10-0 Michigan: National Championship Foundation, CFB Researchers, Helms (tie)
9-0 Notre Dame: AP Poll, Helms (tie)

10 of 11 math formula ratings listed in the NCAA Records Book went with Michigan over Notre Dame as well. These were the only major teams with perfect records this season, though plenty of teams came just a game away from perfection. 7-0-1 Penn won big in every game but one, a 7-7 tie with 5-2-2 Army (Notre Dame beat Army 27-7). 9-0-1 Penn State was tied by 9-0-2 Southern Methodist in the Cotton Bowl. Still, both teams might have been MNC contenders were it not for SMU's upset tie at 4-5-2 TCU in their regular season finale. 9-1 Cal lost 39-14 to Southern Cal (who was crushed by both Michigan and Notre Dame). 10-1 Georgia Tech took a 14-7 upset loss at 8-3 Alabama.

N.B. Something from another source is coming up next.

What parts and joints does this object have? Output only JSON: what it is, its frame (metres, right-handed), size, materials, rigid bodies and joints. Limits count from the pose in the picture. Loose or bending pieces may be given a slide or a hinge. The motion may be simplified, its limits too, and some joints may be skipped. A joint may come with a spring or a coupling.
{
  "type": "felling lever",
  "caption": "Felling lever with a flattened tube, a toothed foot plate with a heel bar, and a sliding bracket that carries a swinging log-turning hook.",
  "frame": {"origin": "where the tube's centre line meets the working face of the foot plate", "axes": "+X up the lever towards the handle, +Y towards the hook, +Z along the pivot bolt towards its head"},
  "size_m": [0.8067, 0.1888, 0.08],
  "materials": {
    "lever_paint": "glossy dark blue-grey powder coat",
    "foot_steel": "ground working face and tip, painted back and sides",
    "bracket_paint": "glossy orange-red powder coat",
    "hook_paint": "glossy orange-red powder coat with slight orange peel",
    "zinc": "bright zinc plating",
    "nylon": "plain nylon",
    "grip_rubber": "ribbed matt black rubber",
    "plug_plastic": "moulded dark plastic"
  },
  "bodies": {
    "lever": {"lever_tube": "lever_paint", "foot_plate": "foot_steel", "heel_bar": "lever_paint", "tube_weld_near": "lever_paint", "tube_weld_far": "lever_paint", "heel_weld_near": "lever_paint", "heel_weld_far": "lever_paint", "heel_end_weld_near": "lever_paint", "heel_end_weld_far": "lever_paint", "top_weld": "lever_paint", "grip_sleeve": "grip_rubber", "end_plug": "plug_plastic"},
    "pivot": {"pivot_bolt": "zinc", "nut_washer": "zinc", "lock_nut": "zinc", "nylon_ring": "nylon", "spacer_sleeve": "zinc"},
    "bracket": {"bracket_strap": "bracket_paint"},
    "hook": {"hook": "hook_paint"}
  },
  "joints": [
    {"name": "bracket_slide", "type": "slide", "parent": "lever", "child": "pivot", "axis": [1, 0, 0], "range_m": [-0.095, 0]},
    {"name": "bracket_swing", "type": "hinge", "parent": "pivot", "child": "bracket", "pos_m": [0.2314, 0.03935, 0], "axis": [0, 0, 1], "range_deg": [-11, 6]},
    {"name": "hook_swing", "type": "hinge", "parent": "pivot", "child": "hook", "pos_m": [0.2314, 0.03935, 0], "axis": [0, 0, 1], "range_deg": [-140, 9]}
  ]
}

But the best team of 1947 might well have been 10-1 Texas. All 10 of their wins came by more than a touchdown, including 38-13 at 7-3 Oregon, 34-0 over 8-2 North Carolina, 34-14 over 7-2-1 Oklahoma, and 27-7 over 8-3 Alabama in the Sugar Bowl. They played seven teams that are ranked in the fixed AP poll top 25 for 1947, while Michigan and Notre Dame each played just 2. Texas' opponents were 69-38-8, while Michigan's were 41-45-5 and Notre Dame's were 29-46-7 (the SWC was the top conference this year, 24-5-3 against nonconference opponents). But alas, Texas lost by the slim margin of 1 point, 14-13, at 9-0-2 SMU, costing them a certain MNC (though the AP poll would never have voted them #1 over Notre Dame or Michigan regardless of what they accomplished), not to mention the SWC title. Still, their schedule was so much tougher than that of Michigan and Notre Dame, and their performance so strong, that I think they are a legitimate contender for the 1947 crown, and I will be summarizing them in this article.

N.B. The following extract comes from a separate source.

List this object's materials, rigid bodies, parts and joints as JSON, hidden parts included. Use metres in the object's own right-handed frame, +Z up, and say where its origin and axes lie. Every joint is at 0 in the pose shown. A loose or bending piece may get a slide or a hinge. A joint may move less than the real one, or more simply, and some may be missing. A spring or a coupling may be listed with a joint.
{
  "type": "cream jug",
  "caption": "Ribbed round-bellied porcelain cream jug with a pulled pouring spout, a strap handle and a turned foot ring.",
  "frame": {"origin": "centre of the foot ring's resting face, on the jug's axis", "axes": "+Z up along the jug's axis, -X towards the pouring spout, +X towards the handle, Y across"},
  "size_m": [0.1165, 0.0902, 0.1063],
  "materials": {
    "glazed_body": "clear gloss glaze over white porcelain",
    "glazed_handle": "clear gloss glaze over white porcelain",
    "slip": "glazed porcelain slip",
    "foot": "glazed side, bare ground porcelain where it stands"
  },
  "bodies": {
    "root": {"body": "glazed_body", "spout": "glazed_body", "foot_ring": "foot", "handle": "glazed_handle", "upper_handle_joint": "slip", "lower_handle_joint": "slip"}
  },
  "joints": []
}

All rankings in the following article, except as noted, come from my 1947 fixed AP poll.

1947 AP Poll

Notre Dame and Michigan fought all year over the #1 spot in the weekly 1947 AP poll. Notre Dame was #1 in the initial poll published on October 7th, but after Michigan destroyed 1-8 Pittsburgh 69-0 the next week (Notre Dame had beaten them 40-6), the Wolverines took over the #1 slot in the next poll. They stayed there 2 weeks, but when they struggled to beat 6-3 Minnesota 13-6, Notre Dame reclaimed the top spot in the following poll. Notre Dame held on for 3 weeks, then had a struggle of their own, 26-19 at 3-6 Northwestern (Michigan beat them 49-21), and Michigan passed them up for #1 again.

Michigan's stay at the top didn't last long. The next week, Notre Dame beat 2-5-2 Tulane 59-6, and Michigan beat 2-6-1 Ohio State 21-0, and the bigger score prevailed, putting Notre Dame back on top. Michigan's regular season was done, but Notre Dame crushed previously unbeaten Southern Cal 38-7 in their finale, and that cemented them at #1 by a 3-1 margin in the final regular season AP poll.

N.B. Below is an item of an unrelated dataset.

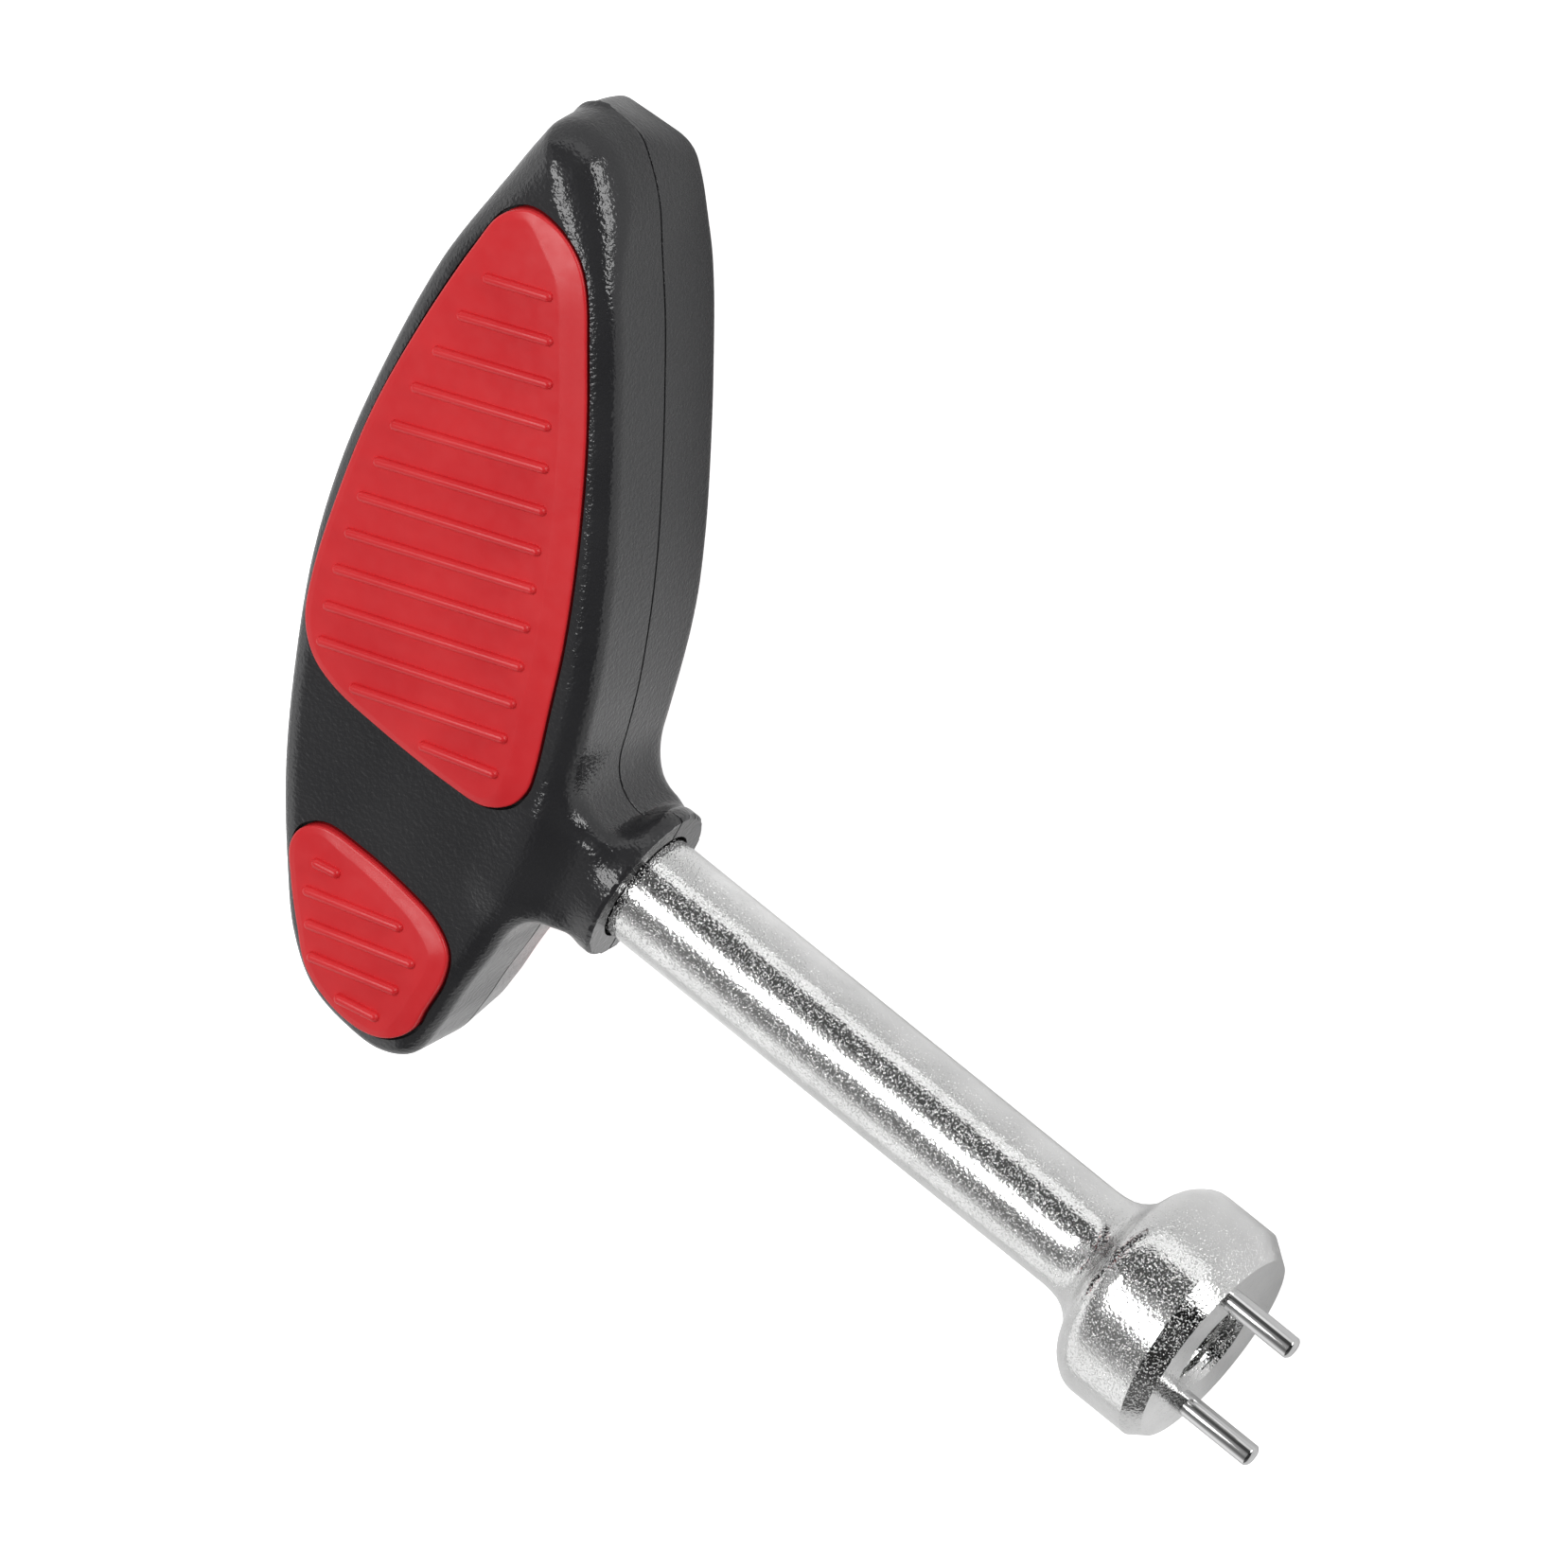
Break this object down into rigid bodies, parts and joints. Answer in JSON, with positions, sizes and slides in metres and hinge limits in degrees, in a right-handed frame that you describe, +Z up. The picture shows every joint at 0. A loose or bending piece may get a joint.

But then came Michigan's 49-0 win over USC in the Rose Bowl, and the "unofficial" post-bowl AP poll that voted Michigan #1 by a 2-1 margin. 54 of the voting writers actually saw both teams play, and they voted for Michigan by a count of 33-17-4. The huge reversal of the post-bowl poll was an excellent illustration of exactly why the AP didn't want to do post-bowl polls in the first place: it was a gargantuan disadvantage to teams that did not play in bowl games, such as the media's one true love, Notre Dame.

Michigan 1947

1947 Michigan football team

Michigan State (7-2)55-0#25
Stanford (0-9)49-13
Pittsburgh (1-8)69-0
at Northwestern (3-6)49-21
Minnesota (6-3)13-6(#27-33)
at Illinois (5-3-1)14-7(#26-32)
Indiana (5-3-1)35-0(#29-36)
at Wisconsin (5-3-1)40-6(#28-34)
Ohio State (2-6-1)21-0
Rose Bowl
Southern Cal (7-2-1)



Michigan football coach Fritz CrislerMichigan was the most consistently powerful football program from 1901 to this point in history, and they had previously contended for mythical national championships in 1901, 1902, 1903, 19041918, 1922, 1923, 1925, 1932, and 1933. The school claims MNCs for all but 2 of those years, though I only selected them as national co-champions for 4 of them (1902, 1918, 1932, and 1933), and if there had been an AP poll all of those years, they would have likely ended up #1 just once, in 1933. And of course they didn't end up #1 this year either, at least not in the "official" AP poll.

It's not even a certainty that 7-0-1 Michigan would have been #1 in 1933, because Princeton was 9-0 that year, and they might have won a poll. Princeton's coach that year? Hall of Famer Fritz Crisler (pictured at left), who happens to be the coach of this 1947 Michigan team. I covered Crisler in the Princeton section of my 1933 national championship article. The highlights: 35-9-5 at Princeton 1932-1937, including a pair of 9-0 seasons for which Princeton claims MNCs, 71-16-3 at Michigan 1938-1947, including 2 conference titles and this year's 10-0 MNC season. Overall he was 116-32-9, putting him on the list for top all-time FBS coaching win percentage.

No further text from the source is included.